Dante si impegna nel tradurre in volgare il lessico della scolastica, in uno stile caratterizzato da una sintassi ipotattica, articolata e sofisticata, con cui cerca di imitare la prosa dei grandi classici latini ( lo bello stile che m'ha fatto onore, cfr. Commedia, Inf., v. 87).

MODELLI

La forma del prosimetro e gli argomenti coinvolti nelle discussioni del Convivio suggeriscono che un possibile modello di riferimento potrebbe essere stato il De Consolatione Philosophiae di Severino Boezio.
Il titolo dell'opera si ricollega alla tradizione del Simposio di Platone, di quelle discussioni dotte che si consumano a cena. Dante però non conosceva il greco, non poteva leggerlo nè tanto meno aveva a disposizione codici redatti in lingua greca; pertanto conosceva il dialogo platonico soltanto indirettamente (tutte le volte che parla del Filosofo con la f maiuscola, sta ovviamente facendo riferimento ad Aristotele, l'autentica auctoritas medievale).

LA TRADIZIONE MANOSCRITTA

Il Convivio ha avuto una diffusione molto tarda, lontana dalla fine dell'esperienza biografica del suo autore. Dei quarantacinque manoscritti, che ne tramandano il testo, soltanto due sono stati esemplati nel XIV secolo; tutti gli altri furono opera di copisti che lavorarono nel corso della seconda metà del secolo successivo. La ricostruzione del relativo stemma codicum ha cercato di restituire un archetipo fortemente corrotto, caratterizzato da numerosi errori e lacune.
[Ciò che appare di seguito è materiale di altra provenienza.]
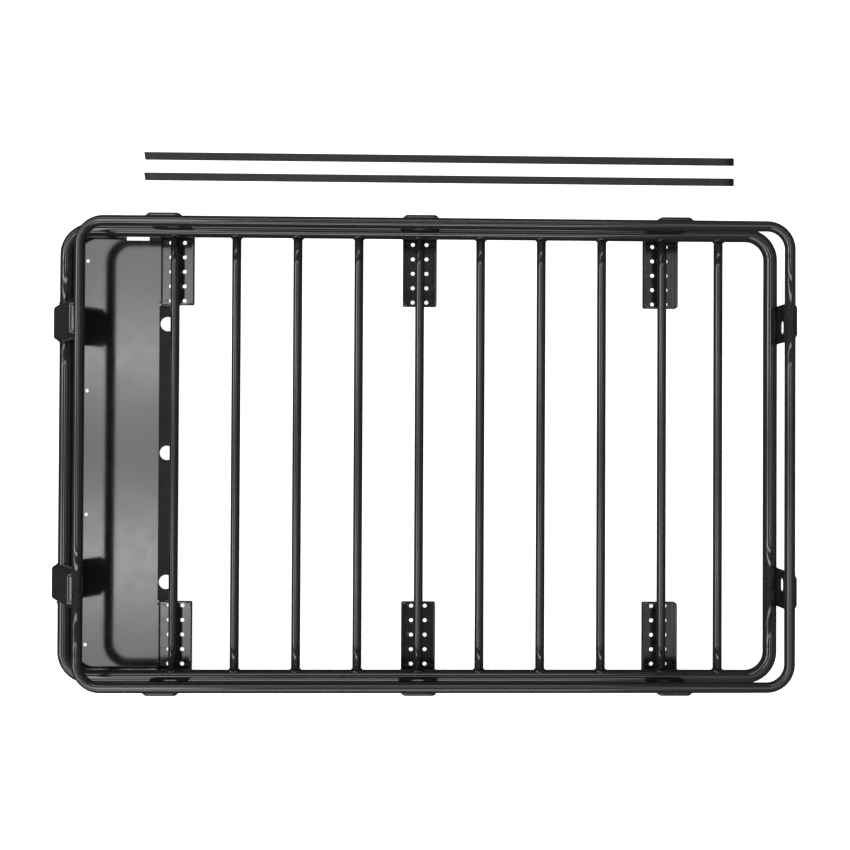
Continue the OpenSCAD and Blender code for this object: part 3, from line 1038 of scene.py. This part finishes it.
class BasketShape(bpy.types.PropertyGroup):
    lower_bend: length("Lower bend", "Corner radius of the lower rail at the tube centre", 62 * MM)
    upper_bend: length("Upper bend", "Corner radius of the upper rail at the tube centre", 55 * MM)
    seam: length("Butt weld", "Distance of the rail butt welds from the middle of each end", 320 * MM)
    weld: length("Weld size", "Half width of the beads round the bar ends", 2.6 * MM)
    upright_width: length("Upright width", "Flat width of a pressed upright", 75 * MM)
    upright_sheet: length("Upright sheet", "Sheet thickness of the uprights", 2.5 * MM)
    flange_lean: bpy.props.FloatProperty(
        name="Flange lean", description="Outward lean of the upright flanges, as a share of their depth",
        default=0.7)
    flange_lap: length("Flange lap", "How far the flanges reach past the tube faces", 6 * MM)
    press_corner: length("Pressed corner", "Corner radius at the top of an upright", 9 * MM)
    sheet_bend: length("Sheet bend", "Run of a sheet bend on each side of its corner", 5 * MM)
    slot_length: length("Slot length", "Length of a strap slot", 33 * MM)
    slot_height: length("Slot height", "Height of a strap slot", 18 * MM)
    slot_rise: length("Slot rise", "Height of the strap slots above the lower rail centre", 24 * MM)
    slot_inset: length("Slot inset", "Shift of the rear strap slots towards the middle", 6 * MM)
    tray_sheet: length("Tray sheet", "Sheet thickness of a tray", 3 * MM)
    tray_corner: length("Tray corner", "Corner radius of a tray seen from above", 4 * MM)
    tray_relief: length("Tray relief", "Radius of the round at the top of a tray's inner corners", 10 * MM)
    tray_hole: length("Tray hole", "Diameter of the tray holes", 10 * MM)
    hole_rows: length("Hole rows", "Distance between the two rows of tray holes", 34 * MM)
    hole_pitch: length("Hole pitch", "Hole pitch along a row", 36 * MM)
    hole_start: length("Hole start", "Inner end of a tray to its first hole", 11.5 * MM)
    deflector_sheet: length("Deflector sheet", "Sheet thickness of the deflector", 2 * MM)
    flange_fall: length("Flange fall", "Fall of the deflector's rear flange to the first bar", 8 * MM)
    flange_gap: length("Flange gap", "End of the rear flange to the tray beside it", 1 * MM)
    rim_hole: length("Front holes", "Diameter of the holes along the front of the deflector", 9 * MM)
    rim_hole_setback: length("Front hole setback", "Front edge of the deflector to the holes", 34.5 * MM)
    rim_hole_inner: length(
        "Inner front holes", "Distance of the inner front holes from the middle", 152.5 * MM)
    rim_hole_pitch: length("Front hole pitch", "Inner to outer front hole", 320 * MM)
    cable_hole: length("Cable hole", "Diameter of the cable holes", 35 * MM)
    cable_margin: length("Cable hole margin", "Fold of the rear flange to the cable holes", 2 * MM)
    cable_pitch: length("Cable hole pitch", "Distance between cable holes", 318.5 * MM)
    notch_gap: length("Notch gap", "Tray to the drain notch", 26 * MM)
    notch_length: length("Notch length", "Length of the drain notch", 56 * MM)
    notch_depth: length("Notch depth", "Depth of the drain notch", 12 * MM)
    strip_skew: length("Strip end", "How far a strip's front end is cut out of square", 3 * MM)


class BasketCoats(bpy.types.PropertyGroup):
    frame: bpy.props.FloatVectorProperty(
        name="Frame", description="Colour of the tubes, uprights and trays",
        default=(0.0175, 0.0173, 0.0180), subtype="COLOR", min=0, max=1)
    deflector: bpy.props.FloatVectorProperty(
        name="Deflector", description="Colour of the wind deflector",
        default=(0.0120, 0.0120, 0.0126), subtype="COLOR", min=0, max=1)
    strip: bpy.props.FloatVectorProperty(
        name="Strips", description="Colour of the loose strips",
        default=(0.0235, 0.0235, 0.0243), subtype="COLOR", min=0, max=1)
    frame_gloss: bpy.props.FloatProperty(
        name="Frame roughness", description="Roughness of the coat on tubes", default=0.10, min=0, max=1)
    sheet_gloss: bpy.props.FloatProperty(
        name="Sheet roughness", description="Roughness of the coat on sheet", default=0.12, min=0, max=1)
    peel: bpy.props.FloatProperty(
        name="Orange peel", description="Strength of the orange peel in the coat", default=0.05, min=0, max=1)


class BasketStudio(bpy.types.PropertyGroup):
    room: bpy.props.FloatProperty(
        name="Room", description="Brightness of the room around the boxes", default=0.2, min=0)
    front_box: bpy.props.FloatProperty(
        name="Front box", description="Brightness of the soft box ahead of the basket", default=7.4, min=0)
    near_box: bpy.props.FloatProperty(
        name="Near box", description="Brightness of the soft box over the deflector", default=7.4, min=0)
    side_box: bpy.props.FloatProperty(
        name="Side box", description="Brightness of the long boxes at both sides", default=5.4, min=0)
    floor_glow: bpy.props.FloatProperty(
        name="Floor glow", description="Own brightness of the floor", default=0.9, min=0)
    lens: bpy.props.FloatProperty(
        name="Lens", description="Focal length in millimetres", default=49.98)
    camera_place: bpy.props.FloatVectorProperty(
        name="Camera place", description="Where the camera stands, above the middle",
        default=(-0.0572, 0.0423, 2.9413), subtype="TRANSLATION")
    camera_turn: bpy.props.FloatVectorProperty(
        name="Camera turn", description="Small tilts of the camera", default=(0.01007, -0.02475, 0.00493),
        subtype="EULER")


# ---- add-on: operators ----

class BASKET_OT_stage(bpy.types.Operator):
    """Set the floor, the soft light and the camera"""
    bl_idname = "basket.stage"
    bl_label = "Studio"

    def execute(self, context):
        studio = context.scene.basket_studio
        context.scene.view_settings.view_transform = "Standard"
        build_dome(studio)
        build_floor(studio)
        build_camera(studio)
        return {"FINISHED"}


class BASKET_OT_rails(bpy.types.Operator):
    """Bend the halves of the lower and the upper rail"""
    bl_idname = "basket.rails"
    bl_label = "Rails"

    def execute(self, context):
        shape = context.scene.basket_shape
        build_rail("lower", LOWER, shape.lower_bend, -shape.seam, "frame_coat")
        build_rail("upper", UPPER, shape.upper_bend, shape.seam, "frame_coat")
        return {"FINISHED"}


class BASKET_OT_bars(bpy.types.Operator):
    """Cope the ten cross bars to the lower rail"""
    bl_idname = "basket.bars"
    bl_label = "Cross bars"

    def execute(self, context):
        for number in range(1, BARS + 1):
            build_cross_bar(number, "frame_coat")
        return {"FINISHED"}


class BASKET_OT_uprights(bpy.types.Operator):
    """Press the side, front and rear uprights"""
    bl_idname = "basket.uprights"
    bl_label = "Uprights"

    def execute(self, context):
        shape = context.scene.basket_shape
        for stand in find_stands():
            build_upright(stand, shape, "frame_coat")
        return {"FINISHED"}


class BASKET_OT_trays(bpy.types.Operator):
    """Press and drill the six mounting trays"""
    bl_idname = "basket.trays"
    bl_label = "Mounting trays"

    def execute(self, context):
        shape = context.scene.basket_shape
        for word, side in SIDES.items():
            for place in PLACES:
                build_tray("tray_" + word + "_" + place, side, shape, "tray_coat")
        return {"FINISHED"}


class BASKET_OT_deflector(bpy.types.Operator):
    """Press the wind deflector"""
    bl_idname = "basket.deflector"
    bl_label = "Wind deflector"

    def execute(self, context):
        shape = context.scene.basket_shape
        build_deflector(shape, "deflector_coat")
        build_deflector_welds(shape, "deflector_coat")
        return {"FINISHED"}


class BASKET_OT_welds(bpy.types.Operator):
    """Lay the weld beads at bars, butts, uprights and trays"""
    bl_idname = "basket.welds"
    bl_label = "Welds"

    def execute(self, context):
        shape = context.scene.basket_shape
        build_bar_welds("frame_coat", shape.weld)
        build_butt_welds(shape, "frame_coat")
        for stand in find_stands():
            build_upright_welds(stand, shape, "frame_coat")
        for word, side in SIDES.items():
            for place in PLACES:
                build_tray_welds("tray_" + word + "_" + place, side, "tray_coat")
        return {"FINISHED"}


class BASKET_OT_strips(bpy.types.Operator):
    """Lay out the two loose strips"""
    bl_idname = "basket.strips"
    bl_label = "Loose strips"

    def execute(self, context):
        shape = context.scene.basket_shape
        build_strip("loose_strip_near", "strip_near", "strip", shape.strip_skew)
        build_strip("loose_strip_far", "strip_far", "strip", shape.strip_skew)
        return {"FINISHED"}


STEPS = (
    BASKET_OT_stage, BASKET_OT_rails, BASKET_OT_bars, BASKET_OT_uprights,
    BASKET_OT_trays, BASKET_OT_deflector, BASKET_OT_welds, BASKET_OT_strips,
)


class BASKET_PT_panel(bpy.types.Panel):
    """Lists the steps that build the basket"""
    bl_idname = "BASKET_PT_panel"
    bl_label = "Roof cargo basket"
    bl_space_type = "VIEW_3D"
    bl_region_type = "UI"
    bl_category = "Basket"

    def draw(self, context):
        for step in STEPS:
            self.layout.operator(step.bl_idname)


SETTINGS = (("basket_shape", BasketShape), ("basket_coats", BasketCoats), ("basket_studio", BasketStudio))


def register():
    for name, group in SETTINGS:
        bpy.utils.register_class(group)
        setattr(bpy.types.Scene, name, bpy.props.PointerProperty(type=group))
    for step in STEPS:
        bpy.utils.register_class(step)
    bpy.utils.register_class(BASKET_PT_panel)


def unregister():
    bpy.utils.unregister_class(BASKET_PT_panel)
    for step in reversed(STEPS):
        bpy.utils.unregister_class(step)
    for name, group in reversed(SETTINGS):
        delattr(bpy.types.Scene, name)
        bpy.utils.unregister_class(group)


def main():
    register()
    for step in STEPS:
        group, action = step.bl_idname.split(".")
        getattr(getattr(bpy.ops, group), action)()


if __name__ == "__main__":
    main()
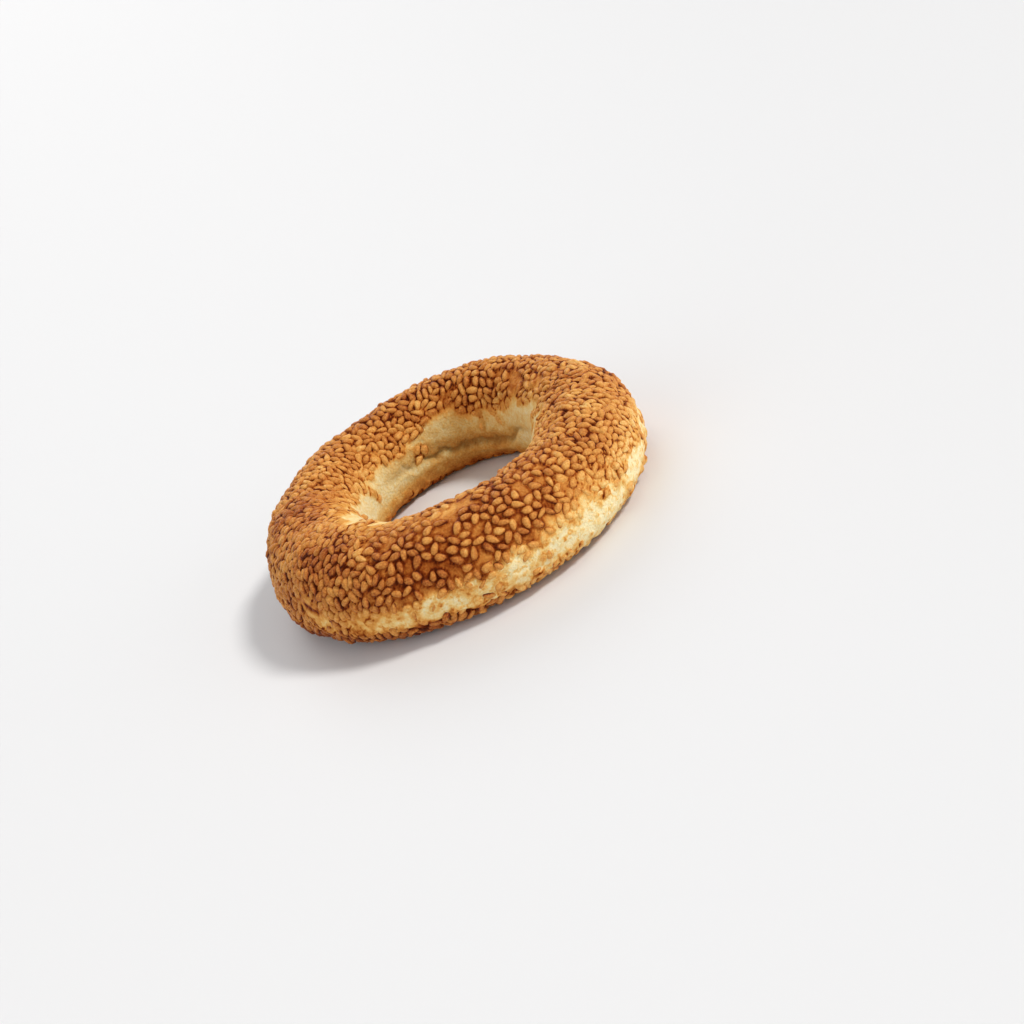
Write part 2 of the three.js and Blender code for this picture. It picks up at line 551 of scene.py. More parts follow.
def sticks(seeds):
    """Which seeds stuck to the glaze."""
    apart = 1 - seeds["crowd"]
    amounts = {
        "bare patch": region(seeds["around"], seeds["across"], BARE_PATCH),
        "apart": apart,
        "gaps": smooth(soft_noise(seeds["surface"], *GAP_NOISE), *GAP_EDGES) * apart,
        "lip": seeds["lip"],
    }
    coat = 1 - weighted(SEEDS_LOST, amounts)
    strays = STRAYS_BY_EDGE * np.exp(np.minimum(seeds["margin"], 0) / STRAY_REACH)
    return seeds["keep"] < np.where(seeds["margin"] > 0, coat, strays)


def distance_to(points, around, across):
    """How far points are from the ring's place at so many degrees around and across."""
    middle = ring_point(np.radians(around), share_at(np.radians(across)))
    return np.linalg.norm(points - middle, axis=-1)


def clear_of_pits(surface):
    """Which seeds lie clear of the pits in the crust."""
    clear = np.ones(len(surface), bool)
    for around, across, size, rise, _ in SPOTS:
        if rise < PIT_RISE:
            clear &= distance_to(surface, around, across) > PIT_CLEARANCE * size
    return clear


def sink_seeds(seeds, amounts):
    """Works out how deep each seed is sunk, how it leans and how far it stands out."""
    raised = (seeds["sink"] < RAISED_SHARE * seeds["crowd"]) & (amounts["beneath"] == 0)
    melt = keyed(seeds["around"], MELTING) + weighted(SEED_MELT, amounts)
    seeds["melt"] = np.clip(melt + SEED_MELT_SPREAD * (seeds["sink"] - 0.5), 0, MOST_MELT) * ~raised
    seeds["lean"] = weighted(SEED_LEAN, amounts)
    proud = weighted(SEED_RISE, amounts) + SEED_RISE_SPREAD * (seeds["rise"] - 0.5)
    seeds["proud"] = proud + RAISED_HEIGHT * raised


def toast_seeds(seeds, amounts):
    """Works out how brown each seed is."""
    around, across = seeds["around"], seeds["across"]
    toast = keyed(around, SEED_BAKE) + oven_tone(seeds["surface"]) + weighted(SEED_TOAST, amounts)
    toast = toast + SEED_TOAST_SPREAD * (seeds["brown"] - 0.5)
    beside = crust_bake(around, across, seeds["margin"]) + BROWNER_THAN_CRUST
    alike = amounts["border"] * np.where(seeds["margin"] > 0, ALIKE_INSIDE, ALIKE_OUTSIDE)
    toast = toast + (np.minimum(toast, beside) - toast) * alike
    seeds["toast"] = np.clip(toast, *SEED_TOAST_LIMITS)


def seed_amounts(seeds):
    """What sinks, lifts and browns the seeds, each from 0 to 1 at every seed."""
    around, across = seeds["around"], seeds["across"]
    deeper = keyed(around, UNDER_BAKE_LIGHT_AND_SHADE) - keyed(around, GLAZE_BAKE)
    return {
        "always": 1,
        "crowd": seeds["crowd"],
        "lip": seeds["lip"],
        "patch": region(around, across, SMOOTH_PATCH),
        "slope": region(around, across, MELTED_SLOPE),
        "beneath": smooth(-signed_degrees(across), *BENEATH),
        "border": 1 - smooth(seeds["margin"], 0, BORDER_WIDTH * gold_width(around, across)),
        # seeds below the belt follow that crust, its painted light and shade included
        "browner below": deeper * below_belt(around, across),
    }


def settle_seeds():
    """The seeds that stuck, each with its place, its axes and how it sits in the crust."""
    seeds = spread_seeds()
    around, across = seeds["around"], across_at(seeds["share"])
    point, along, _, normal = ring_frame(around, seeds["share"])
    seeds["across"] = across
    seeds["surface"] = point
    seeds["normal"] = normal
    seeds["point"] = point - normal * SEED_COAT
    seeds["axis"] = long_axis(along, normal, seeds["heading"])
    seeds["margin"] = coat_margin(point, around, across)
    seeds["crowd"] = crowding(around, across)
    seeds["lip"] = below_belt(around, across) * torn_side(around)
    seeds = chosen(seeds, sticks(seeds) & clear_of_pits(point))
    amounts = seed_amounts(seeds)
    sink_seeds(seeds, amounts)
    toast_seeds(seeds, amounts)
    return seeds


def seed_template():
    """A seed's points as shares of its half length, half width and height, its rim shade and its
    triangles.
    """
    angle = np.arange(SEED_SIDES) * TURN / SEED_SIDES
    long_way, sine = np.cos(angle), np.sin(angle)
    short_way = np.sign(sine) * np.abs(sine) ** SEED_BLUNTNESS * (1 - SEED_TIP * long_way)
    points = [
        np.stack((scale * long_way, scale * short_way, np.full(SEED_SIDES, height)), axis=1)
        for scale, height, _ in SEED_RINGS
    ]
    top = len(SEED_RINGS) * SEED_SIDES
    points.append(np.array([SEED_TOP, SEED_FOOT]))
    rim = np.concatenate([np.full(SEED_SIDES, value) for *_, value in SEED_RINGS] + [[0, 1]])
    side = np.arange(SEED_SIDES)
    following = (side + 1) % SEED_SIDES
    low = top - SEED_SIDES
    faces = [
        np.stack((following, side, np.full(SEED_SIDES, top + 1)), axis=1),
        np.stack((low + side, low + following, np.full(SEED_SIDES, top)), axis=1),
    ]
    for ring in range(len(SEED_RINGS) - 1):
        low, high = ring * SEED_SIDES, (ring + 1) * SEED_SIDES
        faces.append(np.stack((low + side, low + following, high + following), axis=1))
        faces.append(np.stack((low + side, high + following, high + side), axis=1))
    return np.concatenate(points), rim, np.concatenate(faces)


def seed_bulges(seeds):
    """How much each point of each seed lies further out or in than the template's."""
    angle = np.arange(SEED_SIDES) * TURN / SEED_SIDES
    amount = (LEAST_UNEVEN + (1 - LEAST_UNEVEN) * seeds["crowd"])[:, None]
    oval = np.cos(2 * angle + TURN * seeds["oval_turn"][:, None]) * seeds["bulge"][:, None]
    corners = np.cos(3 * angle + TURN * seeds["corner_turn"][:, None])
    outline = 1 + amount * (SEED_OVAL * oval + SEED_CORNERS * corners)
    return np.concatenate([outline] * len(SEED_RINGS) + [np.ones((len(outline), 2))], axis=1)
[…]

Molto probabilmente l'originale doveva avere la facies di un abbozzo, di una serie di appunti privati, non trascritti "in pulito". Il silenzio editoriale che caratterizza la divulgazione delle poche versioni a stampa che circolarono in epoca moderna viene rotto da due edizioni pubblicate a Firenze, nel 1723, per i tipi Torrentini e Franchi
L'edizione critica più dettagliata ed esaustiva è quella di Franca Brambilla Ageno (1995), composta di quattro tomi, attraverso la quale la studiosa ha tentato  di ricostruire i rapporti  tra i testimoni e proporre interventi di restauro di un opera preziosa ma assai logorata dal tempo.